Gary Smith, was under zero religious influence of any kind until he was about thirty years of age. Trained and employed as a meterologist, he was living in a suburban setting with his family. He and his wife, Diane, started sending their children to Sunday School, thinking it was that that was the ‘suburban thing to do.’ After some time Gary became concerned about what the children were being taught. And who was this “Jesus—the King” after all?
He was awakened one night by what he could only describe as a “yearning” to go into the living room with pencil and paper. When he walked into the room, he found himself “surrounded with love;” and he “knew” the presence of Jesus Christ—His King.

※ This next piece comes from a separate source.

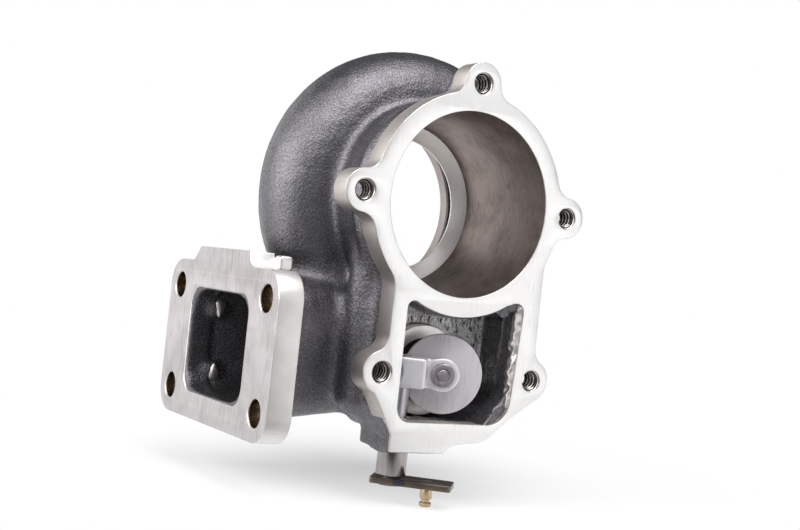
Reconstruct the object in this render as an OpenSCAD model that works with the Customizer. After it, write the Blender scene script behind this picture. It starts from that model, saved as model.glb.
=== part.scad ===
// Turbine housing with an internal wastegate.
// The origin is where the turbine axis meets the machined outlet face.
// The turbine axis runs along Y and the outlet face looks towards -Y.
// The gas comes in at the left (-X) and winds up the right side and over the top.

/* [Outlet flange] */
// Thickness of the machined outlet flange
flange_t = 10; // [8:0.5:14]
// Radius of the outlet bore
outlet_r = 36.5; // [34:0.5:38]
// Outer radius of the ring round the outlet bore
ring_r = 44; // [42:0.5:46]
// Radius of the lug round each tapped hole
lug_r = 8.3; // [7:0.1:9]
// Distance of the three upper tapped holes from the turbine axis
hole_reach = 47.7; // [46:0.1:50]
// Drop of the two lower tapped holes below the turbine axis
low_hole_drop = 67.4; // [64:0.2:69]
// Distance of the lower left tapped hole left of the turbine axis
low_left = 32.2; // [31.5:0.1:34]
// Distance of the lower right tapped hole right of the turbine axis
low_right = 38.2; // [37:0.1:40]
// Radius of the tapped holes at the thread's root
tap_r = 4; // [3:0.1:4.5]
// Depth of the countersink at the mouth of each tapped hole
tap_sink = 0.8; // [0.4:0.1:1.2]
// Radius of the fillets beside the lugs
lug_fillet = 7; // [5:0.5:9]

/* [Discharge duct] */
// Radius of the duct at its inner end
duct_end_r = 34.2; // [32:0.2:35]
// Depth at which the duct's taper ends
duct_end = 53.6; // [50:0.2:55]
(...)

As he later said, it was “too tangible” to the Holy Spirit, yet it was not visible.
Soon he found himself writing over and over on the paper, “I don’t care!” “I don’t care!” His concerns about who this “Jesus” was did not matter anymore in view of the presence he had encountered. He became a Presbyterian minister, widely known in the Los Angeles area.
That same Jesus is here today. He is the King—a non-military, peaceful, divisive, and universal king Maybe you have had concerns about him as king and now find yourself saying over and over again, “I don’t care!” “I don’t care!” He is the King. He is the King of my life. Hosanna! Blessed is he who comes in the name of the Lord! Blessed is the King of Israel! Blessed is the King! Blessed is my King!